Since Made.t is abstract, it's not a record type. It doesn't have any constructor. The constructors were lost when the structure argument was closed, for a lack of a name.
It so happens that with records, one often wants the syntactic sugar but not the generativity. But Ocaml doesn't have any structural record types. It has generative record types, and it has objects, which from a type theoretical view subsume records but in practice can be a little more work to use and have a small performance penalty.

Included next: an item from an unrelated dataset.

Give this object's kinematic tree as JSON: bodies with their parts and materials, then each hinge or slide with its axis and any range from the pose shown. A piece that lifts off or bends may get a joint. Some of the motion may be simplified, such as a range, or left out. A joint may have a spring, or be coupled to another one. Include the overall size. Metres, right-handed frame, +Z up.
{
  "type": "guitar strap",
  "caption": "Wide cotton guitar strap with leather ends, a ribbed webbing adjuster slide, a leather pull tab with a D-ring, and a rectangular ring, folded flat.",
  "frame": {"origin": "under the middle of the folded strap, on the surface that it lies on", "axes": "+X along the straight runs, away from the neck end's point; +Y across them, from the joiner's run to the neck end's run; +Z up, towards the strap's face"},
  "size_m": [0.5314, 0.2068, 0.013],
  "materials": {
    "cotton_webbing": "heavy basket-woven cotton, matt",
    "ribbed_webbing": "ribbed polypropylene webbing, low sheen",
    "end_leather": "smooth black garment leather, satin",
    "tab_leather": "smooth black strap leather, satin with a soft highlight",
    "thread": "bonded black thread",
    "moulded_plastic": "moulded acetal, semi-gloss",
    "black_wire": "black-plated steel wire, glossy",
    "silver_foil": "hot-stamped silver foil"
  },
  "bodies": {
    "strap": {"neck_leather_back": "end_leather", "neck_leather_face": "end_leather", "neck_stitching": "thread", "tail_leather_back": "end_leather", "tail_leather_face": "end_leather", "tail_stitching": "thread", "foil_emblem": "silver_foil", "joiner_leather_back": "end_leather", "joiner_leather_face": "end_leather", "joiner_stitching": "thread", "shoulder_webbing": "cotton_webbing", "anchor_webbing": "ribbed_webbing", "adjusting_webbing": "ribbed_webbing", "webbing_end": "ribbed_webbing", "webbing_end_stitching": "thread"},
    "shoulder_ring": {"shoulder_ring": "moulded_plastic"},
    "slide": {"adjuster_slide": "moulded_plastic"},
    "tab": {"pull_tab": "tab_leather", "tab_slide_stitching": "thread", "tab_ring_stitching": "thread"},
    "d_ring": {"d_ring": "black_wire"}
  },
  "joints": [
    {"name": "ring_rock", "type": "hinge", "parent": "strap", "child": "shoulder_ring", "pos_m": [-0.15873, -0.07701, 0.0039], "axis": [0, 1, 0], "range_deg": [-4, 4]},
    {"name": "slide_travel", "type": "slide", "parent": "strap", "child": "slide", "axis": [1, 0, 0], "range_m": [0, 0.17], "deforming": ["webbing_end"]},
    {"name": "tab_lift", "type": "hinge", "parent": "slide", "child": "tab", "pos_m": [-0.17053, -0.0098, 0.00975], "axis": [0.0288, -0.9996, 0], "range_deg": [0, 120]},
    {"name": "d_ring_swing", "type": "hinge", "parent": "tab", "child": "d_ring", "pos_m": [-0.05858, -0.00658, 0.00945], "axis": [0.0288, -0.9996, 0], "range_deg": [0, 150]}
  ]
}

module Made_object = Make(struct
type t = <a : int>
let default = object method a = 0 end
end)
Or, if you want to keep the same type definition, you need to provide a name for the type and its constructors, which means naming the structure.
module A = struct
type t = {a : int}
let default = { a = 0 } (* <-- Generated by camlp4 based on type t above *)
end
module MadeA = Make(A)
Note that if you build Make(A) twice, you get the same types all around.
module MadeA1 = Make(A)
module MadeA2 = Make(A)
(Ok, this isn't remarkable here, but you'd still get the same abstract types in MadeA1 and MakeA2, unlike the Made1 and Made2 case above. That's because now there's a name for these types: MadeA1.t = Make(A).t.)

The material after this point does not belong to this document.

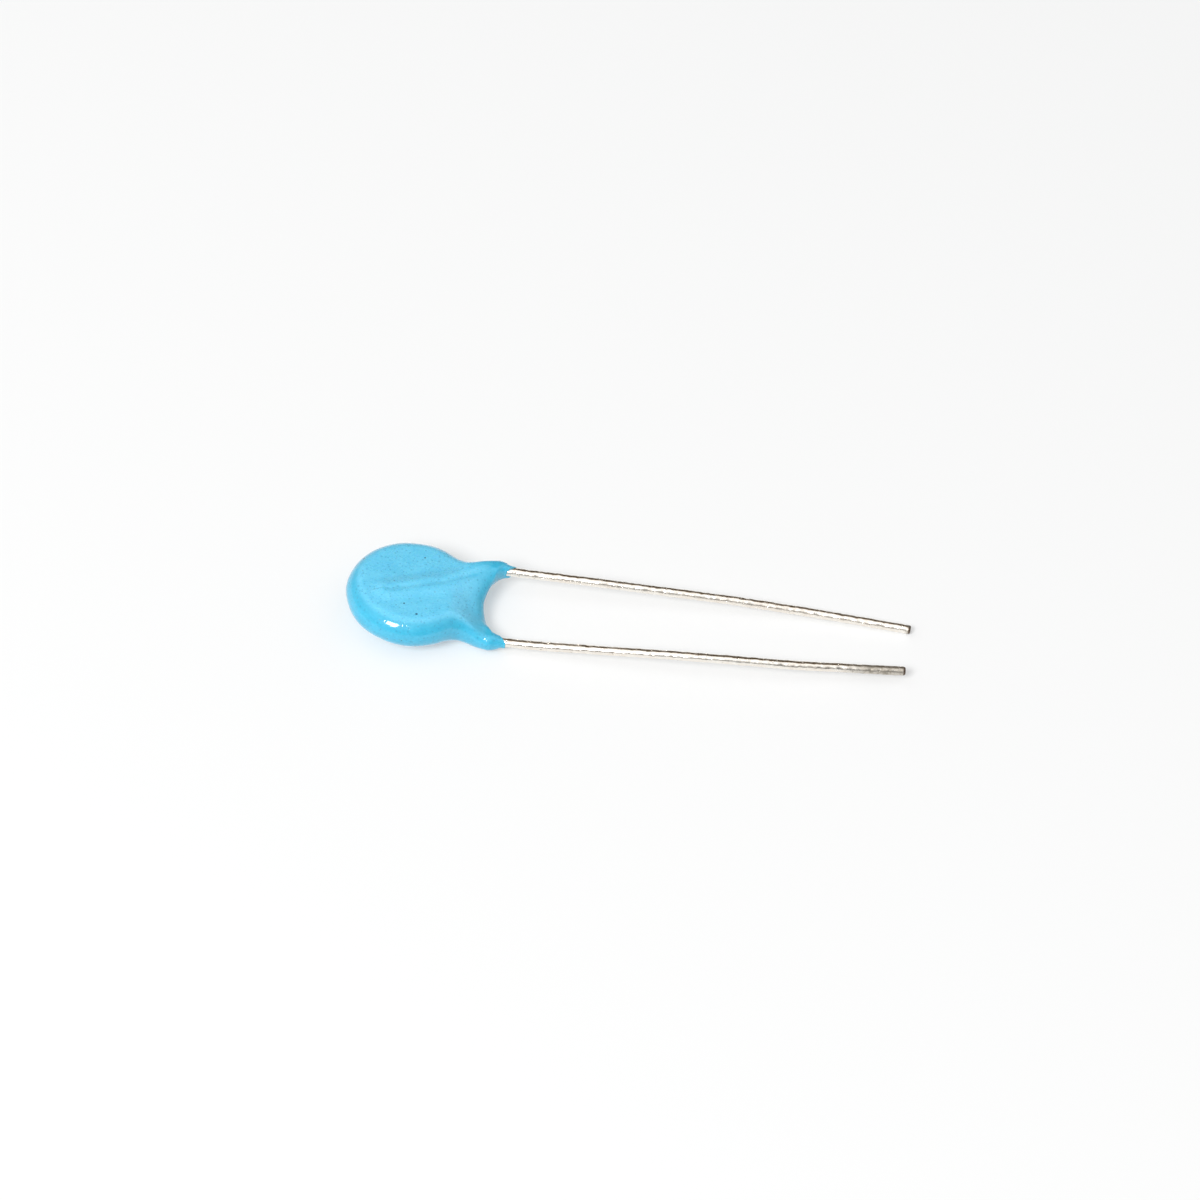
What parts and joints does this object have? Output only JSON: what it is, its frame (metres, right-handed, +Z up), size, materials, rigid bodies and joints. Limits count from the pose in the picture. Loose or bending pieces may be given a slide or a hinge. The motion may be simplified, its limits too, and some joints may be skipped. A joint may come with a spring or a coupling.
{
  "type": "varistor",
  "caption": "Radial-leaded disc varistor: a sintered disc in a thick dipped epoxy coat, with two straight-cut tinned wires leaving side by side through short coated legs.",
  "frame": {"origin": "on the surface that the part lies on, under the middle of its length and width", "axes": "+X along the part from the disc to the wires' tips, +Y to the side where the front wire leaves, +Z up, out of the front face"},
  "size_m": [0.0498, 0.0116, 0.0042],
  "materials": {
    "coating": "sky blue dipped epoxy, wavy and glossy, with small pits and specks",
    "ceramic_disc": "dark grey-green sintered zinc oxide, matt, fine grain",
    "electrode_front": "fired silver paste, satin",
    "electrode_back": "fired silver paste, satin",
    "solder_front": "tin solder, semi-bright",
    "solder_back": "tin solder, semi-bright",
    "lead_front": "hot tinned copper wire, lightly rippled, cut square",
    "lead_back": "hot tinned copper wire, lightly rippled, cut square"
  },
  "bodies": {
    "root": {"coating": "coating", "ceramic_disc": "ceramic_disc", "electrode_front": "electrode_front", "electrode_back": "electrode_back", "solder_front": "solder_front", "solder_back": "solder_back", "lead_front": "lead_front", "lead_back": "lead_back"}
  },
  "joints": []
}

First of all, in your last code sample, last line, you probably mean .a rather than .x.
The problem with your code is that, with the way you define your Make functor, the type t is abstract in Made: indeed, the functors use the TYPE signature which seals {a : int} as an abstract type.
The following design circumvent the issue, but, well, its a different design.
module type TYPE = sig
type t
val default : t
end
module Extend = functor(Arg : TYPE) -> struct
open Arg
let get = function None -> default | Some x -> (x : t)
end
module T = struct
type t = {a : int}
let default = { a = 0 }
end
module Made = struct
include T
include Extend(T)
end
let _ = Made.((get None).a)
The problem is that OCaml doesn't have a name to refer to the qualified components of the type t (in this case a record, but the same problem would be present with normal variants) outside Made. Naming the unnamed solves the problem:
module F = struct
type t = {a : int}
let default = { a = 0 }
end
module Made = Make(F)
let _ = (Made.get None).F.a (* <-- WORKS *)

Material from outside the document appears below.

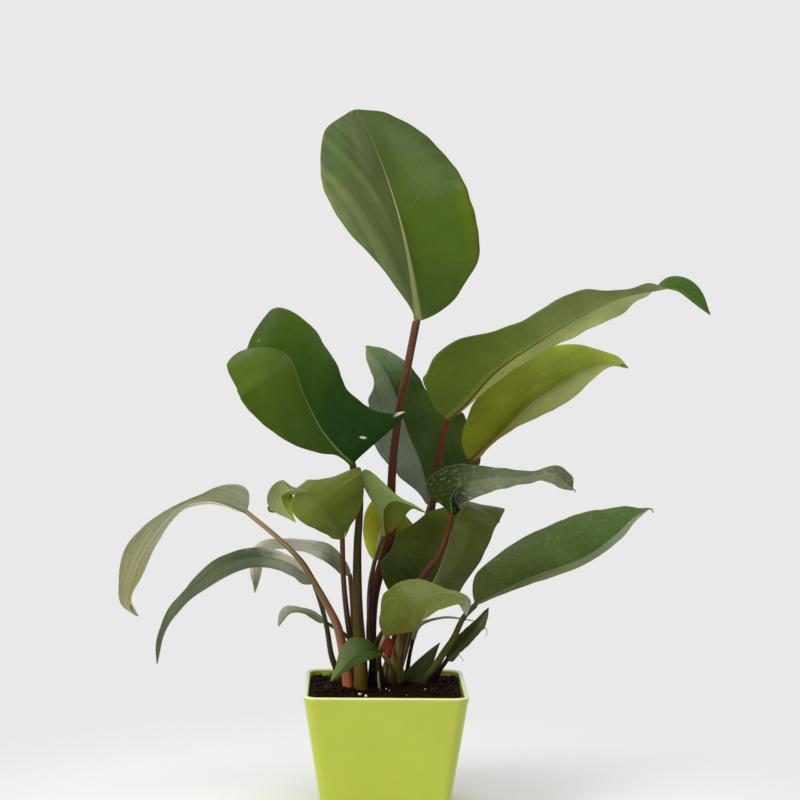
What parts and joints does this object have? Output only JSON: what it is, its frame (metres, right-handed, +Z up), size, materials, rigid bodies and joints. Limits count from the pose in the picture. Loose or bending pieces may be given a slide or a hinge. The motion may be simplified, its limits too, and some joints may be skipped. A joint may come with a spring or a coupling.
{
  "type": "potted foliage plant",
  "caption": "Leafy Congo philodendron with broad arching blades on long red and olive petioles, growing from dark potting mix in a square tapered lime planter.",
  "frame": {"origin": "centre of the planter's foot, on the surface it stands on", "axes": "+X to the viewer's right, -Y towards the viewer, +Z up"},
  "size_m": [0.4996, 0.1475, 0.6064],
  "materials": {
    "lime_glaze": "gloss",
    "potting_mix": "matt",
    "leaf_green": "semi-gloss",
    "leaf_dark": "semi-gloss",
    "leaf_grey_green": "semi-gloss",
    "leaf_yellow": "semi-gloss",
    "leaf_light": "semi-gloss",
    "petiole_red": "satin",
    "petiole_olive": "satin",
    "petiole_tan": "satin",
    "root": "matt"
  },
  "bodies": {
    "root": {"planter": "lime_glaze", "soil": "potting_mix", "blade_top": "leaf_green", "petiole_top": "petiole_red", "blade_upper_left": "leaf_dark", "petiole_upper_left": "petiole_olive", "blade_back": "leaf_grey_green", "petiole_back": "petiole_red", "blade_upper_right": "leaf_green", "petiole_upper_right": "petiole_red", "blade_yellow": "leaf_yellow", "petiole_yellow": "petiole_red", "blade_mid_right": "leaf_green", "petiole_mid_right": "petiole_red", "blade_centre_dark": "leaf_dark", "petiole_centre_dark": "petiole_tan", "blade_front_light": "leaf_light", "petiole_front_light": "petiole_tan", "blade_long_right": "leaf_dark", "petiole_long_right": "petiole_olive", "blade_low_right": "leaf_dark", "petiole_low_right": "petiole_olive", "blade_drooping_pale": "leaf_light", "petiole_drooping_pale": "petiole_tan", "blade_drooping_dark": "leaf_grey_green", "petiole_drooping_dark": "petiole_olive", "blade_folded_grey": "leaf_grey_green", "petiole_folded_grey": "petiole_tan", "blade_low_left": "leaf_grey_green", "petiole_low_left": "petiole_olive", "blade_small_front": "leaf_dark", "petiole_small_front": "petiole_olive", "blade_mid_left": "leaf_green", "petiole_mid_left": "petiole_red", "blade_centre_green": "leaf_green", "petiole_centre_green": "petiole_tan", "blade_lime": "leaf_yellow", "petiole_lime": "petiole_olive", "blade_young_red": "petiole_red", "petiole_young_red": "petiole_red", "blade_thin_back": "leaf_light", "petiole_thin_back": "petiole_olive", "sheath_right": "leaf_dark", "aerial_root": "root"}
  },
  "joints": []
}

You can also declare explicitly the type outside the functorial application:
type rcd = {a : int}
module Made = Make(struct
type t = rcd
let default = { a = 0 }
end)
let _ = (Made.get None).a (* <-- WORKS *)
I have two module types:
module type ORDERED =
sig
type t
val eq : t * t -> bool
val lt : t * t -> bool
val leq : t * t -> bool
end
module type STACK =
sig
exception Empty
type 'a t
val empty : 'a t
val isEmpty : 'a t -> bool
val cons : 'a * 'a t -> 'a t
val head : 'a t -> 'a
val tail : 'a t -> 'a t
val length : 'a t -> int
end
I want to write a functor which "lifts" the order relation from the basic ORDERED type to STACKs of that type. That can be done by saying that, for example, two stacks of elements will be equal if all its individual elements are equal. And that stacks s1 and s2 are s.t. s1 < s2 if the first of each of their elements, e1 and e2, are also s.t. e1 < e2, etc.
Now, if don't commit to explicitly defining the type in the module type, I will have to write something like this (or won't I?):
module StackLift (O : ORDERED) (S : STACK) : ORDERED =
struct
type t = O.t S.t
let rec eq (x,y) =
if S.isEmpty x
then if S.isEmpty y
then true
else false
else if S.isEmpty y
then false
else if O.eq (S.head x,S.head y)
then eq (S.tail x, S.tail y)
else false
(* etc for lt and leq *)
end
which is a very clumsy way of doing what pattern matching serves so well. An alternative would be to impose the definition of type STACK.t using explicit constructors, but that would tie my general module somewhat to a particular implementation, which I don't want to do.
Question: can I define something different above so that I can still use pattern matching while at the same time keeping the generality of the module types?
As an alternative or supplement to the other access functions, the module can provide a view function that returns a variant type to use in pattern matching.
type ('a, 's) stack_view = Nil | Cons of 'a * 's
module type STACK =
sig
val view : 'a t -> ('a , 'a t) stack_view
...
end
module StackLift (O : ORDERED) (S : STACK) : ORDERED =
struct
let rec eq (x, y) =
match S.view x, S.view y with
Cons (x, xs), Cons (y, ys) -> O.eq (x, y) && eq (xs, ys)
| Nil, Nil -> true
| _ -> false
...
end
Any stack with a head and tail function can have a view function too, regardless of the underlying data structure.
I believe you've answered your own question. A module type in ocaml is an interface which you cannot look behind. Otherwise, there's no point. You cannot keep the generality of the interface while exposing details of the implementation. The only thing you can use is what's been exposed through the interface.
My answer to your question is yes, there might be something you can do to your definition of stack, that would make the type of a stack a little more complex, thereby making it match a different pattern than just a single value, like (val,val) for instance. However, you've got a fine definition of a stack to work with, and adding more type-fluff is probably a bad idea.
Some suggestions with regards to your definitions:
Rename the following functions: cons => push, head => peek, tail => pop_. I would also add a function val pop : 'a t -> 'a * 'a t, in order to combine head and tail into one function, as well as to mirror cons. Your current naming scheme seems to imply that a list is backing your stack, which is a mental leak of the implementation :D.
Why do eq, lt, and leq take a pair as the first parameter? In constraining the type of eq to be val eq : 'a t * 'a t -> 'a t, you're forcing the programmer that uses your interface to keep around one side of the equality predicate until they've got the other side, before finally applying the function. Unless you have a very good reason, I would use the default curried form of the function, since it provides a little more freedom to the user (val eq : 'a t -> 'a t -> 'a t). The freedom comes in that they can partially apply eq and pass the function around instead of the value and function together.